We could consider enabling this to make our code more robust and prevent errors such as those we're seeing with the PHP 8.1 migration (T379874). Unfortunately, MediaWiki code is considerably far from this level of strictness, and for each of the issue types above we have hundreds of issues in MW core alone. Some possible solutions and patterns that stand out:

  • Documenting array shapes more thoroughly (phan can also enforce this with UnknownElementTypePlugin, but it is admittedly quite annoying for arrays of scalars).
  • Being stricter in documentation. For example, query methods in IDatabase can return false if there's an error and the internal QUERY_SILENCE_ERRORS flag is set, but we typically ignore this fact in 99.9% of our code. This would not pass strict checks.
  • A super common pattern: methods that return a nullable type (e.g., Title|null) where some callers use the return value without checking for null. If it can be null, it should be handled (potentially with an assertion). If it (generally) can't, either make the return value not nullable, or replace nullability with a checked exception (or a separate LBYL method + an unchecked exception).
  • Class properties with nullable type where the property is not initialized in the constructor, but rather in a separate initialization method that needs to be called before using the property. I find these confusing regardless of tools. Could use a getter with an assertion.

Details

Related Changes in Gerrit:

Event Timeline

For the specific case of QUERY_SILENCE_ERRORS, it seems to be only used inside the rdbms lib according to codesearch. Maybe it could be outright removed or at least turned into a private error-suppressing method, which would simplify things a lot for external callers—especially since things like "this can only return false if a specific argument was passed" are not something phan can statically verify.

For the specific case of QUERY_SILENCE_ERRORS, it seems to be only used inside the rdbms lib according to codesearch. Maybe it could be outright removed or at least turned into a private error-suppressing method,

Yup, the "private error-suppressing method" approach is what I had in mind.
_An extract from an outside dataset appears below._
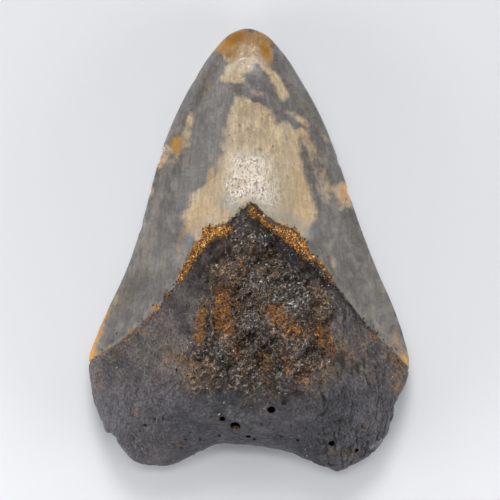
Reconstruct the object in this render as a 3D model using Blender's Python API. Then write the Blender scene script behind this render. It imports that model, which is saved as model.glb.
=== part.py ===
"""A fossil megalodon tooth, 110.5 mm long, lying on its flatter outer face with the domed inner face up.

One solid: a thin-edged enamel crown that grew as one with a thick two-lobed root. +Y runs to the tip,
+X to the tooth's right with the domed face up, +Z up. The origin is under the middle of its bounding box,
on the surface it lies on.

The body is two sheets, the domed face and the outer face, which share the silhouette as their rim. Each
sheet is a grid: columns run from the root's base to the tip, and one row follows the line where the
enamel ends. Chips and nutrient holes are then cut out with Booleans.
"""

import math

import bmesh
import bpy
import numpy as np
from mathutils import Matrix, Vector

MM = 0.001

# --- Driving dimensions ---
TOOTH_LENGTH = 110.5 * MM  # tip to the lower root lobe
TOOTH_WIDTH = 80.0 * MM  # across the shoulders
TOOTH_THICKNESS = 24.0 * MM  # from the surface it lies on to the top of the root's swelling

# --- Silhouette, in mm from the middle of the tooth ---
# Each run starts where the one before it ends. The first goes up the left cutting edge.
LEFT_RUN = [
    (-31.9, -49.4), (-33.6, -46.9), (-35.7, -45.4), (-37.2, -41.8), (-38.6, -37.0), (-39.6, -31.5),
    (-39.9, -27.2), (-38.2, -22.2), (-34.8, -14.3), (-31.0, -6.3), (-28.1, 1.7), (-25.8, 9.7),
    (-23.7, 17.7), (-21.3, 25.7), (-18.0, 33.8), (-13.9, 41.8), (-8.6, 49.8),
]
TIP_RUN = [(-8.6, 49.8), (-4.6, 53.8), (-0.4, 55.2), (3.7, 53.9), (7.9, 49.8)]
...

I'm just not sure if that would be enough for the existing use cases. Maybe?

For the specific case of QUERY_SILENCE_ERRORS, it seems to be only used inside the rdbms lib according to codesearch.

Please note that codesearch may not find everything, as there are multiple ways to specify this flag:

  • ISQLPlatform::QUERY_SILENCE_ERRORS – this is trivial to find
  • SLQPlatform::QUERY_SILENCE_ERRORS or any other implementing class – this isn’t hard to find either
  • 1, 3 etc. – this shouldn’t be done, but if it is, it’s nearly impossible to find
  • true – a comment specifically notes that the value 1 was chosen because (int)true is 1, and this is needed for backward compat – this is also nearly impossible to find, but it’s actually possible to happen (even if it’s been replaced by flags back in 2019 in 108fd8b18c1084de7af0bf05831ee9360f595c96 and Phan has been rejecting it since then, probably not all extensions use Phan).

And I couldn’t find anything that would say this flag is internal, so it likely needs to go through the deprecation procedure if we want to remove it from the publicly used interface (which I support, just ask you to be careful).


What about first enabling these options in smaller extensions, which are easier to fix? Of course, without core having them, they cannot help with code interfacing with core, but at least it would be used somewhere, and internal code of those extensions would be safer.

  • 1, 3 etc. – this shouldn’t be done, but if it is, it’s nearly impossible to find

I wouldn't feel sorry for breaking such code, to be honest...

And I couldn’t find anything that would say this flag is internal, so it likely needs to go through the deprecation procedure if we want to remove it from the publicly used interface (which I support, just ask you to be careful).

I seem to recall that it is de facto internal, but I guess it's possible that this isn't documented (I haven't checked).

What about first enabling these options in smaller extensions, which are easier to fix?

I tried a while ago in CampaignEvents, that's relatively strongly typed and not too large, and I was greeted with lots of errors due to core interfaces. It's basically impossible to enable it for extensions if we don't fix at least some of core's public interfaces first.

  • 1, 3 etc. – this shouldn’t be done, but if it is, it’s nearly impossible to find

I wouldn't feel sorry for breaking such code, to be honest...

Well, if this was an otherwise clearly internal interface (and didn’t have the history of being previously a boolean), I wouldn’t feel very sorry either. However, with all these factors added together, I think the deprecation process is warranted. (By the way, maybe this should be a child task, so that MediaWiki-libs-Rdbms can be tagged.)

I tried a while ago in CampaignEvents, that's relatively strongly typed and not too large, and I was greeted with lots of errors due to core interfaces. It's basically impossible to enable it for extensions if we don't fix at least some of core's public interfaces first.

Was that so bad that it couldn’t have been fixed in core? If only the portion used by that extension needs to be fixed in core, that’s probably a much smaller core patch.

Change #1115506 had a related patch set uploaded (by Hashar; author: Hashar):

[integration/docroot@master] build: make Phan stricter

https://gerrit.wikimedia.org/r/1115506

Change #1115506 merged by jenkins-bot:

[integration/docroot@master] build: make Phan stricter

https://gerrit.wikimedia.org/r/1115506

Gerrit #1115506 is an example for turning Phan strictness. On that code base, most of the "issues" were due to not handling PHP functions returning false on error. That is strict_return_checking.